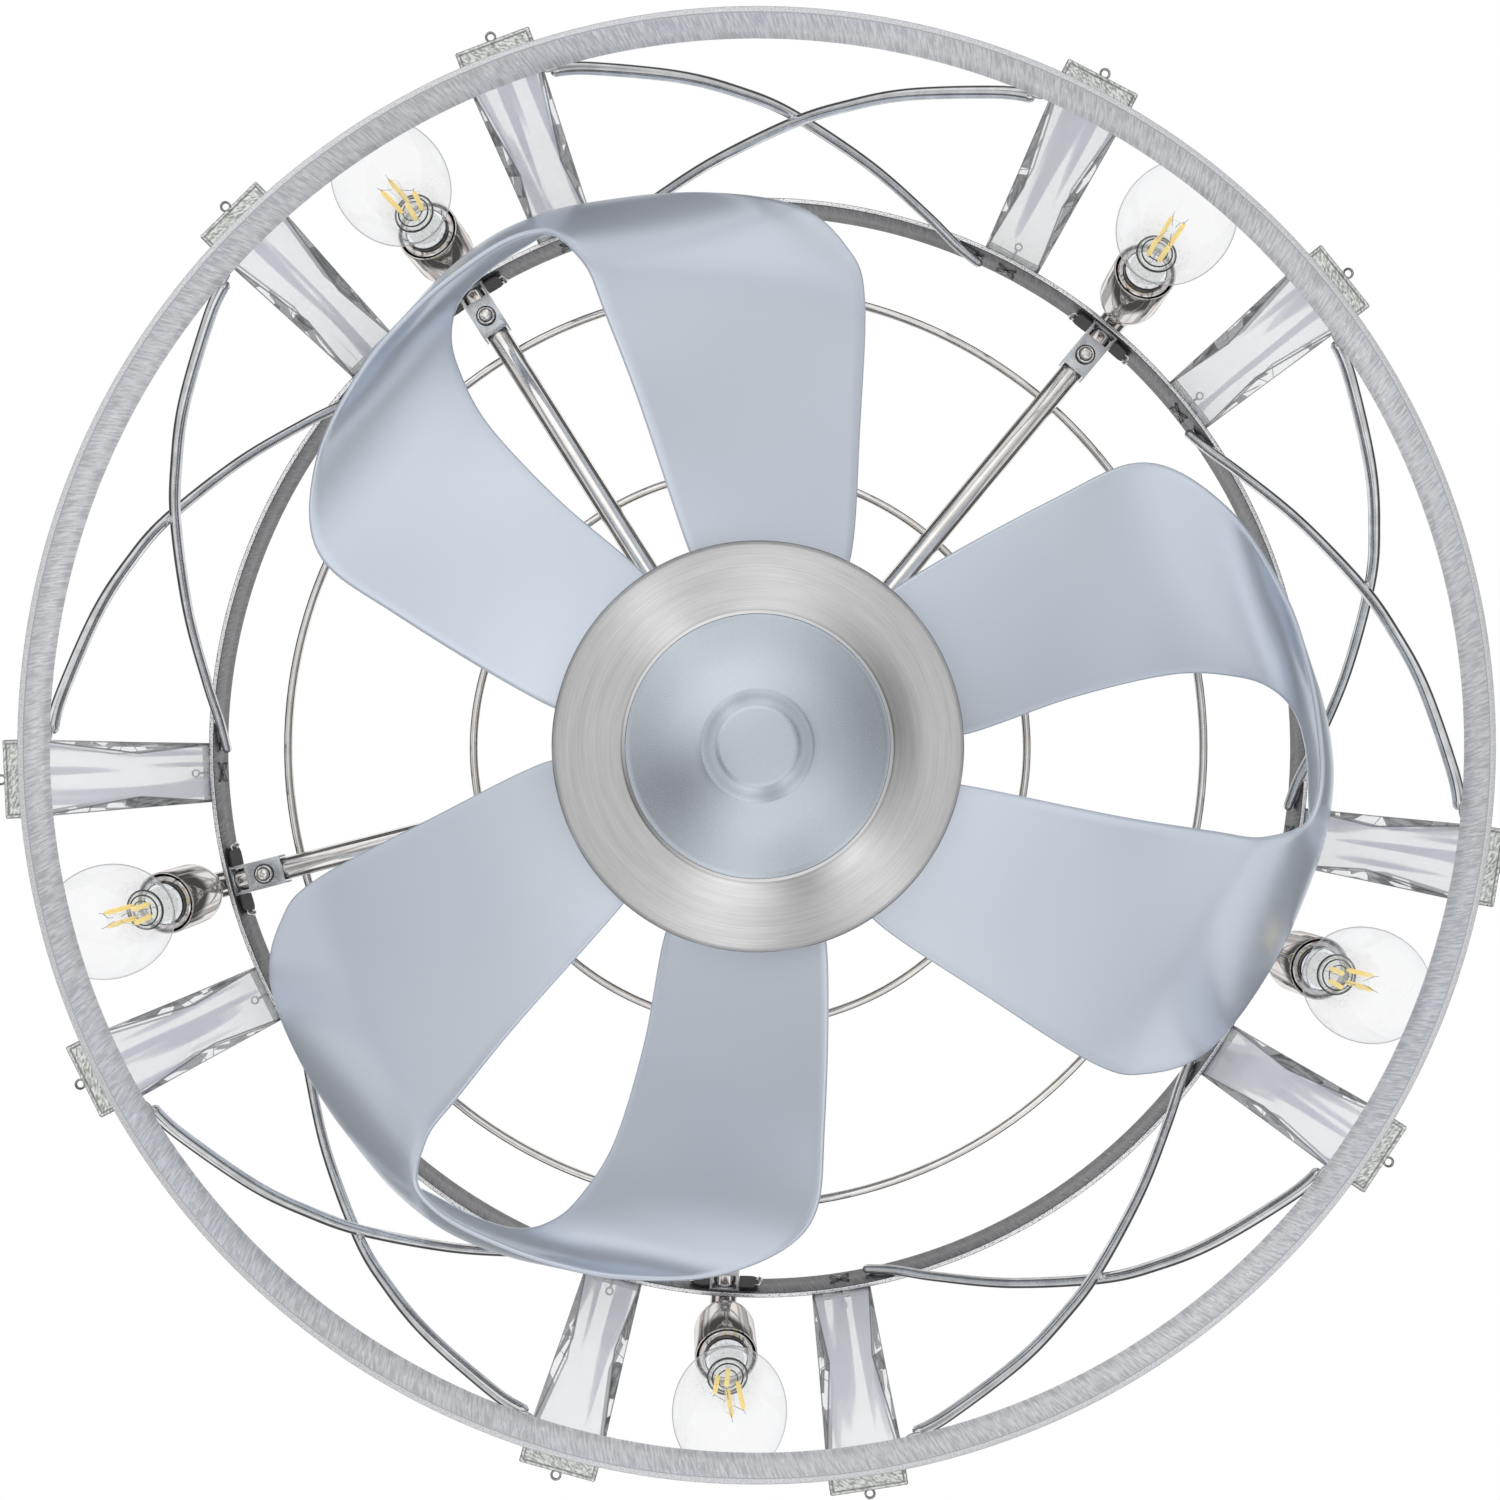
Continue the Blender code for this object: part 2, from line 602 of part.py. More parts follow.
def footMesh():
    """The foot's curved plate, rounded at both ends."""
    rounding = FOOT_HEIGHT / 2
    straight = FOOT_WIDTH / 2 - rounding
    right = arc((straight, 0.0), rounding, -90.0, 90.0, 6)
    outline = right + [(-across, -up) for across, up in right]
    shape = bmesh.new()
    near = [shape.verts.new((FOOT_INNER - FOOT_HEIGHT, y, z)) for y, z in outline]
    pulled = bmesh.ops.extrude_face_region(shape, geom=[shape.faces.new(near)])["geom"]
    moved = [item for item in pulled if isinstance(item, bmesh.types.BMVert)]
    bmesh.ops.translate(shape, verts=moved, vec=(2 * FOOT_HEIGHT, 0.0, 0.0))
    prism = asCutter(addObject("foot_prism", meshFrom(shape, "foot_prism"), collection=CUTTERS))
    reach = FOOT_HEIGHT / 2 + CUT_OVERRUN
    plate = addObject("foot_plate", extruded("foot_plate", footOutline(), -reach, reach))
    addBoolean(plate, prism, "INTERSECT")
    mesh = evaluatedMesh(plate, "foot")
    bpy.data.objects.remove(prism, do_unlink=True)
    return mesh


def roundHoleMesh(name, radius, centre, depth):
    shape = bmesh.new()
    bmesh.ops.create_cone(
        shape, cap_ends=True, segments=TINY, radius1=radius, radius2=radius,
        depth=depth, matrix=Matrix.Translation(centre),
    )
    return meshFrom(shape, name)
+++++
* **EXERCISE DIRECTIONS**: Return all the data above once more, precisely as given.

* **WRITTEN SOLUTION**:
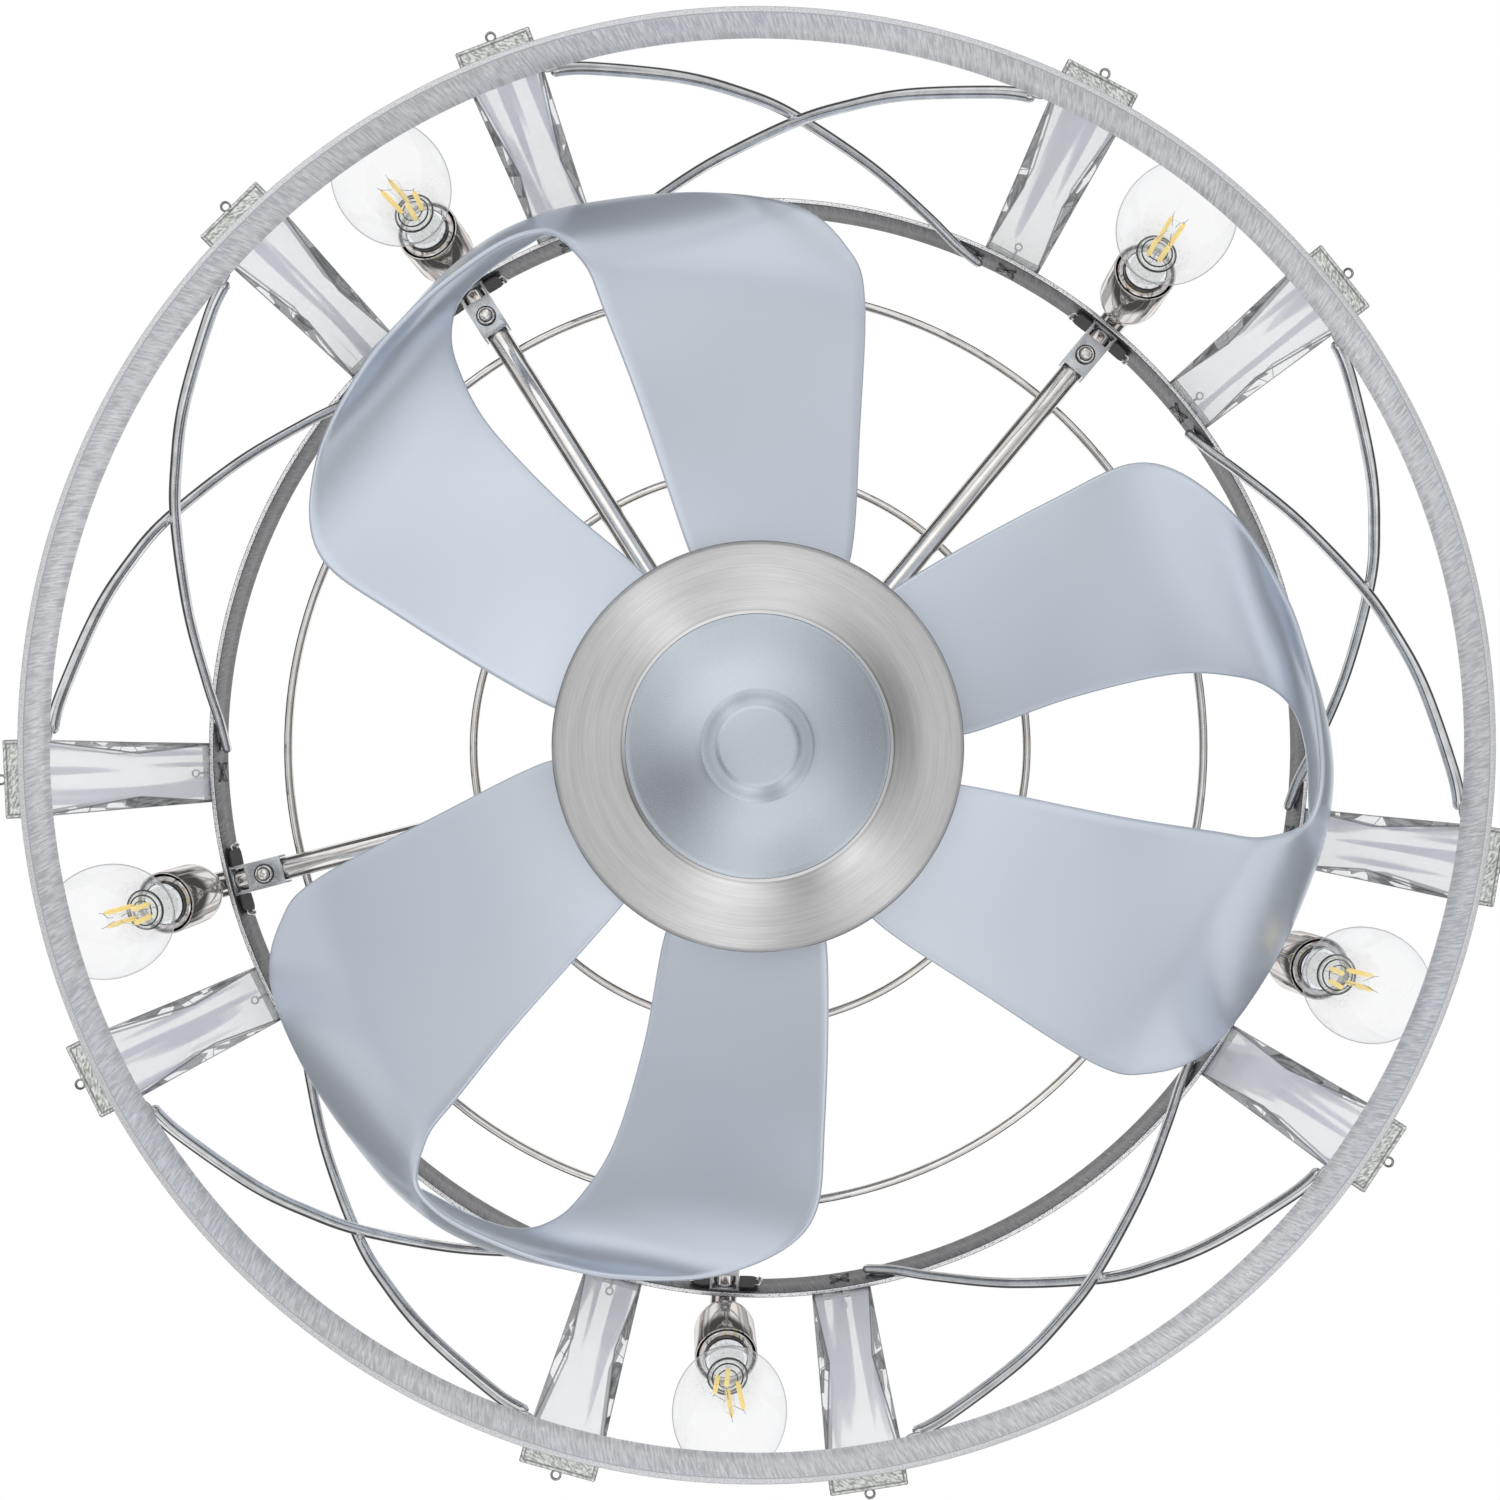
Continue the Blender code for this object: part 2, from line 602 of part.py. More parts follow.
def footMesh():
    """The foot's curved plate, rounded at both ends."""
    rounding = FOOT_HEIGHT / 2
    straight = FOOT_WIDTH / 2 - rounding
    right = arc((straight, 0.0), rounding, -90.0, 90.0, 6)
    outline = right + [(-across, -up) for across, up in right]
    shape = bmesh.new()
    near = [shape.verts.new((FOOT_INNER - FOOT_HEIGHT, y, z)) for y, z in outline]
    pulled = bmesh.ops.extrude_face_region(shape, geom=[shape.faces.new(near)])["geom"]
    moved = [item for item in pulled if isinstance(item, bmesh.types.BMVert)]
    bmesh.ops.translate(shape, verts=moved, vec=(2 * FOOT_HEIGHT, 0.0, 0.0))
    prism = asCutter(addObject("foot_prism", meshFrom(shape, "foot_prism"), collection=CUTTERS))
    reach = FOOT_HEIGHT / 2 + CUT_OVERRUN
    plate = addObject("foot_plate", extruded("foot_plate", footOutline(), -reach, reach))
    addBoolean(plate, prism, "INTERSECT")
    mesh = evaluatedMesh(plate, "foot")
    bpy.data.objects.remove(prism, do_unlink=True)
    return mesh


def roundHoleMesh(name, radius, centre, depth):
    shape = bmesh.new()
    bmesh.ops.create_cone(
        shape, cap_ends=True, segments=TINY, radius1=radius, radius2=radius,
        depth=depth, matrix=Matrix.Translation(centre),
    )
    return meshFrom(shape, name)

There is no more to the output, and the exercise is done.